[INFORMATION SHOWN start]

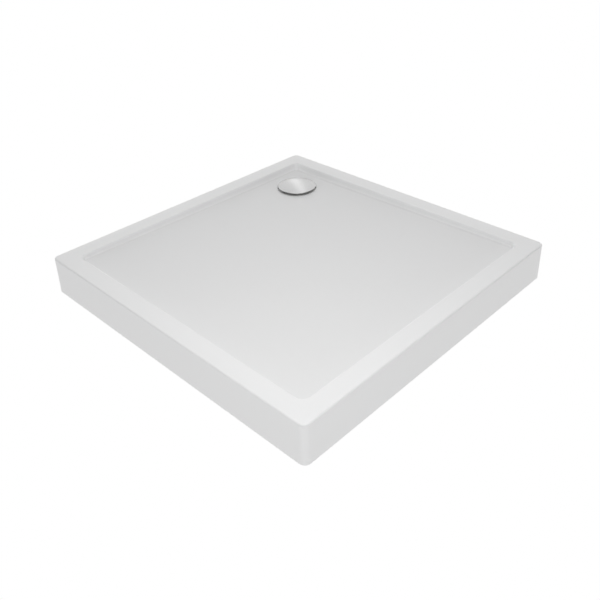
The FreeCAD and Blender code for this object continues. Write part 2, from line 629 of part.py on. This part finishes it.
# -------------------------------------------------------------------- export
PIECES = {
    "tray_shell": tray_shell,
    "fibreglass_backing": fibreglass_backing,
    "resin_bed": resin_bed,
    "base_board": base_board,
    "leg_plates": lambda: group([placed(leg_plate(), n) for n in FEET]),
    "lock_nuts": lambda: group([placed(lock_nut(), n) for n in FEET]),
    "waste_flange": waste_flange,
    "upper_seal": lambda: flat_seal(RECESS_Z, Z_FLANGE0, 46.0, FLANGE_R),
    "lower_seal": lambda: flat_seal(Z_HOUSING_TOP, Z_GRP, 46.0, FLANGE_R),
    "flange_screws": lambda: group([flange_screw(a) for a in SPOTS]),
    "trap_housing": trap_housing,
    "trap_cup": trap_cup,
    "outlet_nut": outlet_nut,
    "outlet_seal": outlet_seal,
    "tail_pipe": tail_pipe,
    "trap_insert": trap_insert,
    "insert_ring": insert_ring,
    "hair_strainer": hair_strainer,
    "cover_carrier": cover_carrier,
    "waste_cover": waste_cover,
}
for side in ("front_left", "front_right", "back_left", "back_right"):
    PIECES["rim_batten_" + side] = lambda side=side: rim_batten(side)
for foot in FEET:
    PIECES["leveling_rod_" + foot] = lambda foot=foot: leveling_rod(foot)
    PIECES["foot_pad_" + foot] = lambda foot=foot: foot_pad(foot)


def plate_screws():
    out = []
    one_screw = plate_screw()
    for n in FEET:
        for x, y in screw_spots():
            s = one_screw.copy()
            s.translate(V(x, y, 0))
            out.append(s.transformed(foot_frame(n).toMatrix()))
    return group(out)


PIECES["plate_screws"] = plate_screws


def main():
    os.makedirs("parts", exist_ok=True)
    for name, make in PIECES.items():
        s = make()
        ok = s.isValid() and all(x.isClosed() for x in s.Solids)
        print("%-26s solids %2d  valid %s  volume %.1f" % (name, len(s.Solids), ok, sum(x.Volume for x in s.Solids)))
        s.exportStep(os.path.join("parts", name + ".step"))


main()
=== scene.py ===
# Looks of the square corner-drain shower tray: own meshes for the six threaded
# rods, procedural materials everywhere, a plain white floor and soft studio light.
import json
import math

import bmesh
import bpy
from mathutils import Matrix, Quaternion, Vector


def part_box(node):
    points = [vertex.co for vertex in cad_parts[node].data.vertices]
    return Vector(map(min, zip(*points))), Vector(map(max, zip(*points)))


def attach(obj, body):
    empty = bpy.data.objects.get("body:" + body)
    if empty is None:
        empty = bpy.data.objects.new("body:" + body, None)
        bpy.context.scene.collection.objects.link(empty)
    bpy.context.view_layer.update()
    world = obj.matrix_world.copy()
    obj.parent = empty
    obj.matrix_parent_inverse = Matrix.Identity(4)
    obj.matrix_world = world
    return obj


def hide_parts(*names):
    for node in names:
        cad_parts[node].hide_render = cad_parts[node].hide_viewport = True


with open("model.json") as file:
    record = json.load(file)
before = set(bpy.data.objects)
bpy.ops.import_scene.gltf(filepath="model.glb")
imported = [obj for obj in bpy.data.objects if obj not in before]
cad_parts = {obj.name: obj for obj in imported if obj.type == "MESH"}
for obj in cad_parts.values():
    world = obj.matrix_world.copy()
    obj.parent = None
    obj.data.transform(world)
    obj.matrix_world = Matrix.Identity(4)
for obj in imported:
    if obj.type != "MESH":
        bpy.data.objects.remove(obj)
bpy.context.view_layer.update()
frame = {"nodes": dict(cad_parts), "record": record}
nodes = frame["nodes"]
scene = bpy.context.scene

# ------------------------------------------------------------------ materials


def new_material(name):
    m = bpy.data.materials.new(name)
    m.use_nodes = True
    nt = m.node_tree
    for n in list(nt.nodes):
        nt.nodes.remove(n)
    out = nt.nodes.new("ShaderNodeOutputMaterial")
    bsdf = nt.nodes.new("ShaderNodeBsdfPrincipled")
    nt.links.new(bsdf.outputs["BSDF"], out.inputs["Surface"])
    coord = nt.nodes.new("ShaderNodeTexCoord")
    return m, nt, bsdf, coord


def put(bsdf, **values):
    for key, value in values.items():
        bsdf.inputs[key.replace("_", " ")].default_value = value


def mapping(nt, coord, scale=(1, 1, 1), rotation=(0, 0, 0), location=(0, 0, 0)):
    n = nt.nodes.new("ShaderNodeMapping")
    n.inputs["Scale"].default_value = scale
    n.inputs["Rotation"].default_value = rotation
    n.inputs["Location"].default_value = location
    nt.links.new(coord.outputs["Object"], n.inputs["Vector"])
    return n.outputs["Vector"]


def noise(nt, vector, scale, detail=4.0, rough=0.5, distortion=0.0):
    n = nt.nodes.new("ShaderNodeTexNoise")
    n.inputs["Scale"].default_value = scale
    n.inputs["Detail"].default_value = detail
    n.inputs["Roughness"].default_value = rough
    n.inputs["Distortion"].default_value = distortion
    nt.links.new(vector, n.inputs["Vector"])
    return n.outputs["Fac"]


def voronoi(nt, vector, scale, feature="F1", output="Color", randomness=1.0):
    n = nt.nodes.new("ShaderNodeTexVoronoi")
    n.feature = feature
    n.inputs["Scale"].default_value = scale
    n.inputs["Randomness"].default_value = randomness
    nt.links.new(vector, n.inputs["Vector"])
    return n.outputs[output]


def ramp(nt, fac, stops, interpolation="LINEAR"):
    n = nt.nodes.new("ShaderNodeValToRGB")
    cr = n.color_ramp
    cr.interpolation = interpolation
    while len(cr.elements) < len(stops):
        cr.elements.new(0.5)
    for e, (pos, col) in zip(cr.elements, stops):
        e.position = pos
        e.color = (*col, 1.0) if len(col) == 3 else col
    nt.links.new(fac, n.inputs["Fac"])
    return n.outputs["Color"]


def grey(v):
    return (v, v, v)


def remap(nt, fac, lo, hi, out_lo, out_hi):
    n = nt.nodes.new("ShaderNodeMapRange")
    n.inputs["From Min"].default_value = lo
    n.inputs["From Max"].default_value = hi
    n.inputs["To Min"].default_value = out_lo
    n.inputs["To Max"].default_value = out_hi
    nt.links.new(fac, n.inputs["Value"])
    return n.outputs["Result"]


def math_node(nt, op, a, b=None):
    n = nt.nodes.new("ShaderNodeMath")
    n.operation = op
    for i, v in enumerate((a, b)):
        if v is None:
            continue
        if isinstance(v, (int, float)):
            n.inputs[i].default_value = v
        else:
            nt.links.new(v, n.inputs[i])
    return n.outputs[0]


def mix(nt, fac, a, b, blend="MIX"):
    n = nt.nodes.new("ShaderNodeMix")
    n.data_type = "RGBA"
    n.blend_type = blend
    if isinstance(fac, (int, float)):
        n.inputs[0].default_value = fac
    else:
        nt.links.new(fac, n.inputs[0])
    for sock, v in ((n.inputs[6], a), (n.inputs[7], b)):
        if isinstance(v, tuple):
            sock.default_value = (*v, 1.0) if len(v) == 3 else v
        else:
            nt.links.new(v, sock)
    return n.outputs[2]


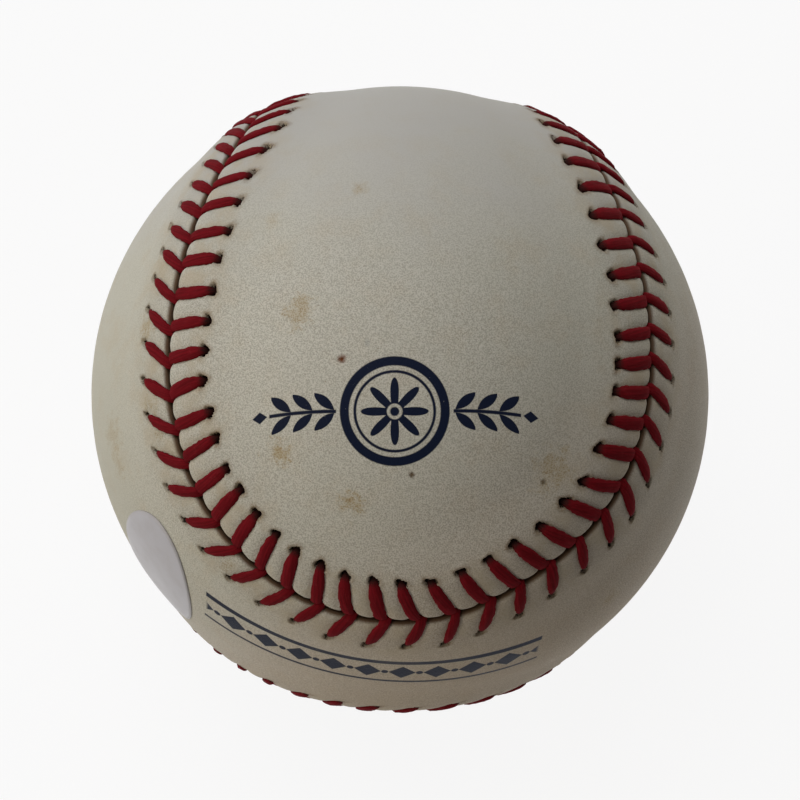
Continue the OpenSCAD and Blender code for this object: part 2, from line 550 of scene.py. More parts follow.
@dataclass(frozen=True)
class Ornament:
    """A plain navy printed ornament, drawn in millimetres on a flat plane that touches the ball."""

    azimuth: float
    elevation: float
    roll: float
    ink: Rgb = srgb(5, 15, 37)
    soft: float = 0.07
    side_fade: float = 2 * MM

    def plane(self) -> tuple[Vector, Vector, Vector]:
        """The plane's normal, its rightward and its upward direction.

        Returns:
            The three unit vectors.
        """
        normal, right, up = (Vector(way) for way in bearings(self.azimuth, self.elevation))
        spin = Matrix.Rotation(math.radians(self.roll), 3, normal)
        return normal, spin @ right, spin @ up

    def flat_point(self, shader: Shader, point: Sock) -> tuple[Sock, Sock, Sock]:
        """Lays a point of the ball on the plane.

        Args:
            shader: the leather's shader.
            point: the point on the ball, in metres.

        Returns:
            Distances across and up the print in millimetres, and 1 on the print's side of the ball.
        """
        normal, right, up = self.plane()
        across = shader.dot(point, right) / MM
        upward = shader.dot(point, up) / MM
        return across, upward, shader.dot(point, normal).rise(0.0, self.side_fade)

    def within(self, distance: Sock, reach: float) -> Sock:
        """1 where a distance is under a reach, with a soft edge."""
        return distance.rise(reach + self.soft, reach - self.soft)


@dataclass(frozen=True)
class Medallion(Ornament):
    """A ring with an eight-petalled flower between two leafy sprigs."""

    ring_r: float = 5.5
    ring_half: float = 0.5
    inner_gap: float = 1.15
    inner_half: float = 0.16
    petal_count: int = 8
    petal_middle: float = 2.4
    petal_swing: float = 1.3
    eye_r: float = 0.85
    button_r: float = 0.5
    sprig_gap: float = 0.9
    sprig_end: float = 13.9
    sprig_bow: float = 0.012
    stem_half: float = 0.2
    leaf_step: float = 2.4
    leaf_place_share: float = 0.56
    leaf_l: float = 1.5
    leaf_w: float = 0.62
    leaf_lean: float = 40.0
    leaf_out: float = 1.12
    leaf_point: float = 1.15
    bud_gap: float = 1.0
    bud_r: float = 0.85
    bud_slope: float = 1.3

    def flower(self, shader: Shader, x: Sock, y: Sock) -> Sock:
        """Draws the rings and the flower within them.

        Args:
            shader: the leather's shader.
            x: distance to the right of the middle.
            y: distance above it.

        Returns:
            1 where the ink lies.
        """
        r = (x * x + y * y) ** 0.5
        outer = self.within(abs(r - self.ring_r), self.ring_half)
        inner = self.within(abs(r - (self.ring_r - self.inner_gap)), self.inner_half)
        angle = shader.node("ShaderNodeMath", {"operation": "ARCTAN2"}, {0: y, 1: x})
        wave = shader.node("ShaderNodeMath", {"operation": "COSINE"}, {0: angle * self.petal_count})
        petals = self.within(r - (self.petal_middle + self.petal_swing * wave), 0.0)
        petals = petals * r.rise(self.eye_r - self.soft, self.eye_r + self.soft)
        return outer.most(inner).most(petals).most(self.within(r, self.button_r))

    def sprig(self, shader: Shader, x: Sock, y: Sock) -> Sock:
        """Draws the stem and its pairs of leaves on either side of the ring.

        Args:
            shader: the leather's shader.
            x: distance to the right of the middle.
            y: distance above it.

        Returns:
            1 where the ink lies.
        """
        soft = self.soft
        start = self.ring_r + self.sprig_gap
        along = abs(x)
        level = y + (along - start) * (along - start) * self.sprig_bow
        span = along.rise(start - soft, start + soft) * along.rise(self.sprig_end, self.sprig_end - 2 * soft)
        stem = self.within(abs(level), self.stem_half) * span
        wrap = {"operation": "FLOORED_MODULO"}
        cell = shader.node("ShaderNodeMath", wrap, {0: along - start, 1: self.leaf_step})
        lean = math.radians(self.leaf_lean)
        dx = cell - self.leaf_step * self.leaf_place_share
        dy = abs(level) - self.leaf_out
        major = (dx * math.cos(lean) + dy * math.sin(lean)) / self.leaf_l
        minor = (dy * math.cos(lean) - dx * math.sin(lean)) / self.leaf_w
        leaf = self.within(major * major + abs(minor) * self.leaf_point, 1.0) * span
        past = abs(along - self.sprig_end - self.bud_gap)
        return stem.most(leaf).most(self.within(past + abs(level) * self.bud_slope, self.bud_r))

    def mask(self, shader: Shader, point: Sock) -> Sock:
        """1 where the ink lies."""
        x, y, shown = self.flat_point(shader, point)
        return self.flower(shader, x, y).most(self.sprig(shader, x, y)) * shown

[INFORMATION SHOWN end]

== TASK DETAILS ==
Return only the part of the records above that opens with the line containing "before = set(bpy.data.objects)" and closes with the line containing "obj.parent = None", ends included.

== TASK ANSWER ==
before = set(bpy.data.objects)
bpy.ops.import_scene.gltf(filepath="model.glb")
imported = [obj for obj in bpy.data.objects if obj not in before]
cad_parts = {obj.name: obj for obj in imported if obj.type == "MESH"}
for obj in cad_parts.values():
    world = obj.matrix_world.copy()
    obj.parent = None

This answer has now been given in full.